Lower order book orientation (LOBO)

The purpose of the LOBO is to identify and understand the social function of this text, and any generic features, such as staging, which are consistent with similar texts. The LOBO is a succinct but often overlooked part of any discussion about texts; how often do we explain the social function of narrative or science reports? Most of the genres used in schools are valued western constructs, and it is important for all students, not just migrant and Aboriginal students, to understand them as socially constructed.

In this case, we talked explicitly about why authors of Maths books write word problems, and what the functions of word problems are. We explained that they are made up, and that although they try to seem like real-life stories, they may sometimes seem quite odd.
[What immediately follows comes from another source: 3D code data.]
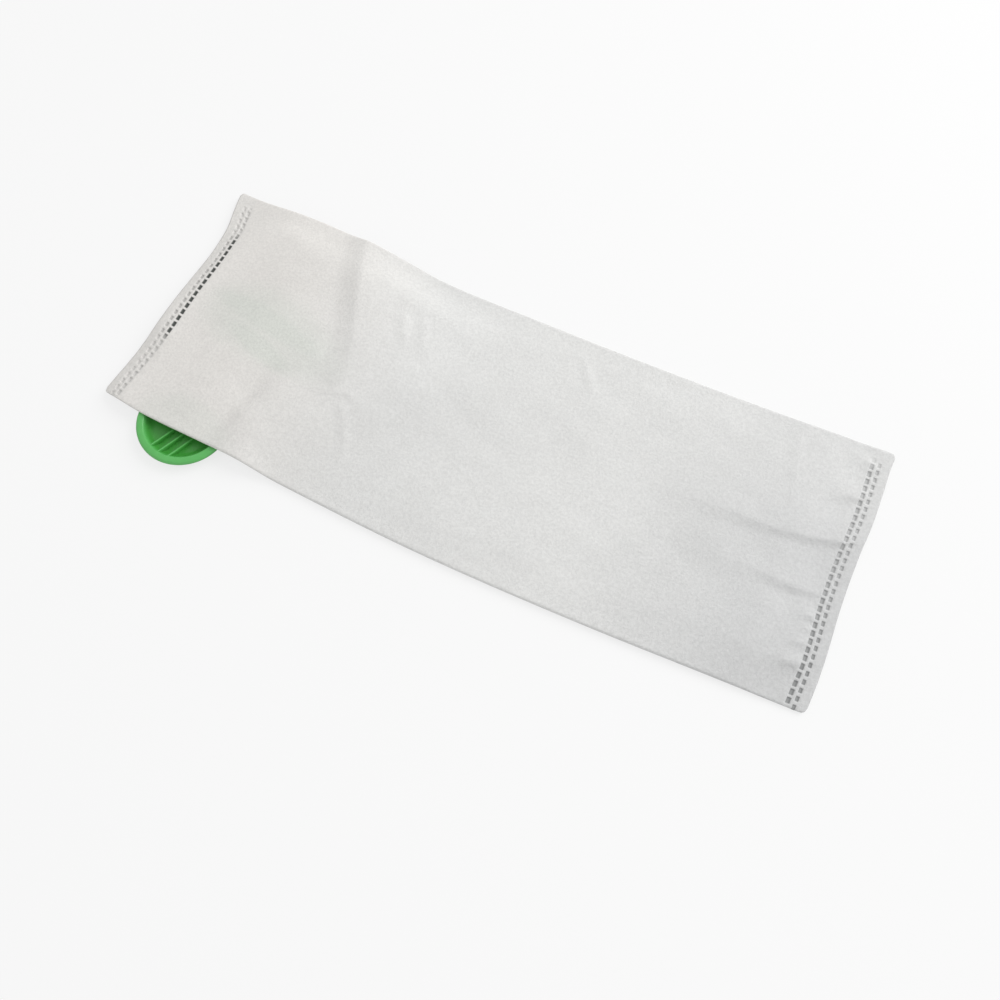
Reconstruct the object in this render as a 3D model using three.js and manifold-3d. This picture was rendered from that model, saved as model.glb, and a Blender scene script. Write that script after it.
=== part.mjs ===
// Vacuum dust bag: one sheet of white filter fleece folded into a flat tube and welded shut at both
// ends, with a green moulded collar under one end. The bag lies flat with the collar beneath it, and
// the collar's round grip looks out past one long fold.
// Millimetres, +Z up. +X runs along the bag, away from the collar. +Y runs away from the grip.

import * as THREE from 'three';
import * as BufferGeometryUtils from 'three/addons/utils/BufferGeometryUtils.js';
import Module from 'manifold-3d';

const wasm = await Module();
wasm.setup();

// Fit between pieces
const touchGap = 0.3;

// Bag: the folded fleece
const bagLength = 357.6;
const bagWidth = 134;
const fleeceWall = 0.8;
const loft = 1.3;
const foldLoft = 0.6;
const sidewaysBow = 6.9;
const leftEndPinch = 1.3;
const endWave = 1.3;

// Bag: the welded ends
const seamWidth = 11.5;
const seamThickness = 1.2;
const seamFadeLength = 24;
const weldPitch = 4;
const weldFloor = 0.5;
const weldCornerClearance = 2.2;
const weldRows = [
  { fromEnd: 5.4, across: 1.6, along: 2.2, stagger: 0.5 },
  { fromEnd: 8.6, across: 2.0, along: 2.9, stagger: 0 },
];

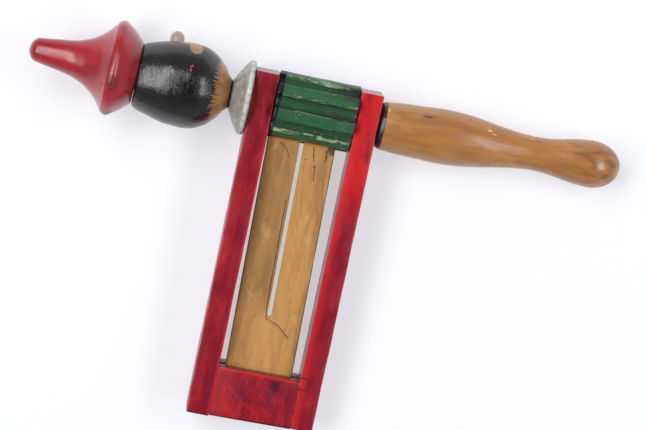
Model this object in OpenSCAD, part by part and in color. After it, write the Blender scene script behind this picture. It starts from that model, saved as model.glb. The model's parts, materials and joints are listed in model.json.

We talked about the need to pretend that they were real, even if they seemed stupid.

Higher order book orientation (HOBO)

The HOBO takes a closer look at the text, the functions of particular groups of words within the texts, and the language choices that the author has made to realise those functions. In this case, we initially chose one word problem to focus on, and looked closely at how words functioned together:

A contractor is cementing new paths at Cowandilla Primary School What volume of cement will he need to order for a path 20 metres long, 1.5 metres wide and 100millimetres deep?

As well as students having their own copy of the word problems, they were also displayed on the overhead projector, an important strategy for focusing student attention when they were not sure of what to do.